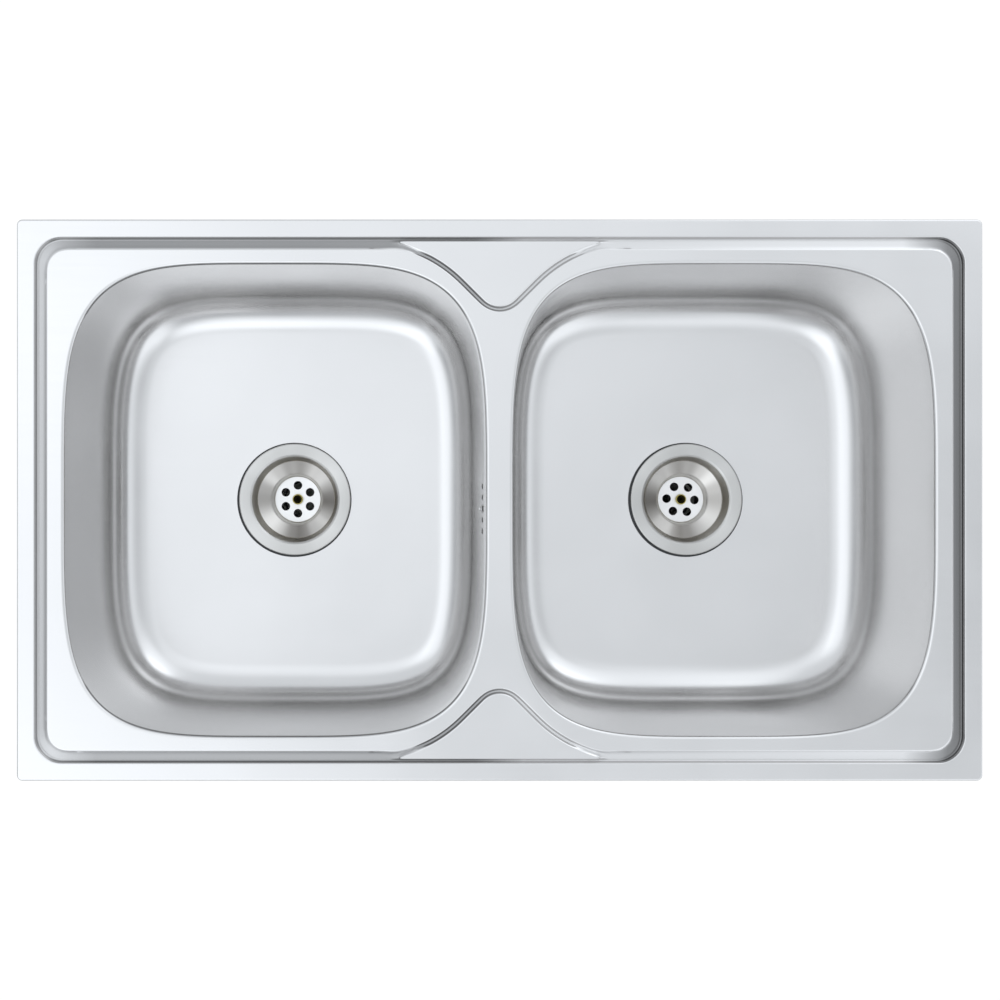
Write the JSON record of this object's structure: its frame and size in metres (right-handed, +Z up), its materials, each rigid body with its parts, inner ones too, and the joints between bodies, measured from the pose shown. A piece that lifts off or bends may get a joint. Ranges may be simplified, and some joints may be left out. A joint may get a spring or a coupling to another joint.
{
  "type": "double bowl kitchen sink",
  "caption": "Inset stainless steel kitchen sink with two bowls, drip groove, tap ledge, strainer wastes, overflow, trap and worktop clips.",
  "frame": {"origin": "middle of the worktop cut-out, in the plane of the worktop's top face", "axes": "+Z up out of the worktop, +X to the right bowl, +Y to the back where the tap stands"},
  "size_m": [0.86, 0.5, 0.4352],
  "materials": {
    "pressed_steel": "satin pressed stainless steel sheet",
    "turned_steel": "spun and turned stainless steel",
    "zinc_steel": "zinc plated steel",
    "brass": "turned brass",
    "black_rubber": "moulded black rubber",
    "grey_foam": "closed cell foam strip",
    "damping_pad": "bitumen damping pad",
    "white_plastic": "moulded polypropylene"
  },
  "bodies": {
    "root": {"sink_shell": "pressed_steel", "left_strainer_cup": "turned_steel", "right_strainer_cup": "turned_steel", "left_clamp_screw": "brass", "right_clamp_screw": "brass", "rim_seal": "grey_foam", "left_flange_gasket": "black_rubber", "left_lower_gasket": "black_rubber", "left_outlet_washer": "black_rubber", "right_flange_gasket": "black_rubber", "right_lower_gasket": "black_rubber", "right_outlet_washer": "black_rubber", "trap_seal": "black_rubber", "overflow_seal": "black_rubber", "left_sound_pad": "damping_pad", "right_sound_pad": "damping_pad", "left_waste_body": "white_plastic", "left_outlet_nut": "white_plastic", "right_waste_body": "white_plastic", "right_outlet_nut": "white_plastic", "left_elbow": "white_plastic", "right_tee": "white_plastic", "crossover_pipe": "white_plastic", "crossover_left_nut": "white_plastic", "crossover_right_nut": "white_plastic", "trap_nut": "white_plastic", "trap_body": "white_plastic", "trap_cup": "white_plastic", "outlet_pipe": "white_plastic", "outlet_pipe_nut": "white_plastic", "overflow_box": "white_plastic", "overflow_pipe": "white_plastic", "overflow_screw": "zinc_steel", "clip_back_left_bracket": "zinc_steel", "clip_back_right_bracket": "zinc_steel", "clip_front_left_bracket": "zinc_steel", "clip_front_right_bracket": "zinc_steel", "clip_side_left_bracket": "zinc_steel", "clip_side_right_bracket": "zinc_steel"},
    "clip_back_left_washer": {"clip_back_left_washer": "zinc_steel"},
    "clip_back_left_screw": {"clip_back_left_screw": "zinc_steel"},
    "clip_back_left_claw": {"clip_back_left_claw": "zinc_steel"},
    "clip_back_right_washer": {"clip_back_right_washer": "zinc_steel"},
    "clip_back_right_screw": {"clip_back_right_screw": "zinc_steel"},
    "clip_back_right_claw": {"clip_back_right_claw": "zinc_steel"},
    "clip_front_left_washer": {"clip_front_left_washer": "zinc_steel"},
    "clip_front_left_screw": {"clip_front_left_screw": "zinc_steel"},
    "clip_front_left_claw": {"clip_front_left_claw": "zinc_steel"},
    "clip_front_right_washer": {"clip_front_right_washer": "zinc_steel"},
    "clip_front_right_screw": {"clip_front_right_screw": "zinc_steel"},
    "clip_front_right_claw": {"clip_front_right_claw": "zinc_steel"},
    "clip_side_left_washer": {"clip_side_left_washer": "zinc_steel"},
    "clip_side_left_screw": {"clip_side_left_screw": "zinc_steel"},
    "clip_side_left_claw": {"clip_side_left_claw": "zinc_steel"},
    "clip_side_right_washer": {"clip_side_right_washer": "zinc_steel"},
    "clip_side_right_screw": {"clip_side_right_screw": "zinc_steel"},
    "clip_side_right_claw": {"clip_side_right_claw": "zinc_steel"}
  },
  "joints": [
    {"name": "clip_back_left_spin", "type": "hinge", "parent": "clip_back_left_washer", "child": "clip_back_left_screw", "pos_m": [-0.35437, 0.2235, -0.05], "axis": [0, 0, 1], "range_deg": [0, 5400]},
    {"name": "clip_back_left_climb", "type": "slide", "parent": "root", "child": "clip_back_left_washer", "axis": [0, 0, 1], "range_m": [0, 0.015]},
    {"name": "clip_back_left_swing", "type": "hinge", "parent": "clip_back_left_washer", "child": "clip_back_left_claw", "pos_m": [-0.35437, 0.2235, -0.05], "axis": [0, 0, 1], "range_deg": [0, 90]},
    {"name": "clip_back_right_spin", "type": "hinge", "parent": "clip_back_right_washer", "child": "clip_back_right_screw", "pos_m": [0.35437, 0.2235, -0.05], "axis": [0, 0, 1], "range_deg": [0, 5400]},
    {"name": "clip_back_right_climb", "type": "slide", "parent": "root", "child": "clip_back_right_washer", "axis": [0, 0, 1], "range_m": [0, 0.015]},
    {"name": "clip_back_right_swing", "type": "hinge", "parent": "clip_back_right_washer", "child": "clip_back_right_claw", "pos_m": [0.35437, 0.2235, -0.05], "axis": [0, 0, 1], "range_deg": [0, 90]},
    {"name": "clip_front_left_spin", "type": "hinge", "parent": "clip_front_left_washer", "child": "clip_front_left_screw", "pos_m": [-0.35437, -0.2235, -0.05], "axis": [0, 0, 1], "range_deg": [0, 5400]},
    {"name": "clip_front_left_climb", "type": "slide", "parent": "root", "child": "clip_front_left_washer", "axis": [0, 0, 1], "range_m": [0, 0.015]},
    {"name": "clip_front_left_swing", "type": "hinge", "parent": "clip_front_left_washer", "child": "clip_front_left_claw", "pos_m": [-0.35437, -0.2235, -0.05], "axis": [0, 0, 1], "range_deg": [0, 90]},
    {"name": "clip_front_right_spin", "type": "hinge", "parent": "clip_front_right_washer", "child": "clip_front_right_screw", "pos_m": [0.35437, -0.2235, -0.05], "axis": [0, 0, 1], "range_deg": [0, 5400]},
    {"name": "clip_front_right_climb", "type": "slide", "parent": "root", "child": "clip_front_right_washer", "axis": [0, 0, 1], "range_m": [0, 0.015]},
    {"name": "clip_front_right_swing", "type": "hinge", "parent": "clip_front_right_washer", "child": "clip_front_right_claw", "pos_m": [0.35437, -0.2235, -0.05], "axis": [0, 0, 1], "range_deg": [0, 90]},
    {"name": "clip_side_left_spin", "type": "hinge", "parent": "clip_side_left_washer", "child": "clip_side_left_screw", "pos_m": [-0.4035, 0, -0.05], "axis": [0, 0, 1], "range_deg": [0, 5400]},
    {"name": "clip_side_left_climb", "type": "slide", "parent": "root", "child": "clip_side_left_washer", "axis": [0, 0, 1], "range_m": [0, 0.015]},
    {"name": "clip_side_left_swing", "type": "hinge", "parent": "clip_side_left_washer", "child": "clip_side_left_claw", "pos_m": [-0.4035, 0, -0.05], "axis": [0, 0, 1], "range_deg": [0, 90]},
    {"name": "clip_side_right_spin", "type": "hinge", "parent": "clip_side_right_washer", "child": "clip_side_right_screw", "pos_m": [0.4035, 0, -0.05], "axis": [0, 0, 1], "range_deg": [0, 5400]},
    {"name": "clip_side_right_climb", "type": "slide", "parent": "root", "child": "clip_side_right_washer", "axis": [0, 0, 1], "range_m": [0, 0.015]},
    {"name": "clip_side_right_swing", "type": "hinge", "parent": "clip_side_right_washer", "child": "clip_side_right_claw", "pos_m": [0.4035, 0, -0.05], "axis": [0, 0, 1], "range_deg": [0, 90]}
  ],
  "couplings": [
    {"joint": "clip_back_left_spin", "follows": "clip_back_left_climb", "rad_per_m": 6283.2},
    {"joint": "clip_back_right_spin", "follows": "clip_back_right_climb", "rad_per_m": 6283.2},
    {"joint": "clip_front_left_spin", "follows": "clip_front_left_climb", "rad_per_m": 6283.2},
    {"joint": "clip_front_right_spin", "follows": "clip_front_right_climb", "rad_per_m": 6283.2},
    {"joint": "clip_side_left_spin", "follows": "clip_side_left_climb", "rad_per_m": 6283.2},
    {"joint": "clip_side_right_spin", "follows": "clip_side_right_climb", "rad_per_m": 6283.2}
  ]
}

§

Wherever the word "joints" occurs in a line of the listing, copy that line.

**FINISHED ANSWER**
Write the JSON record of this object's structure: its frame and size in metres (right-handed, +Z up), its materials, each rigid body with its parts, inner ones too, and the joints between bodies, measured from the pose shown. A piece that lifts off or bends may get a joint. Ranges may be simplified, and some joints may be left out. A joint may get a spring or a coupling to another joint.
  "joints": [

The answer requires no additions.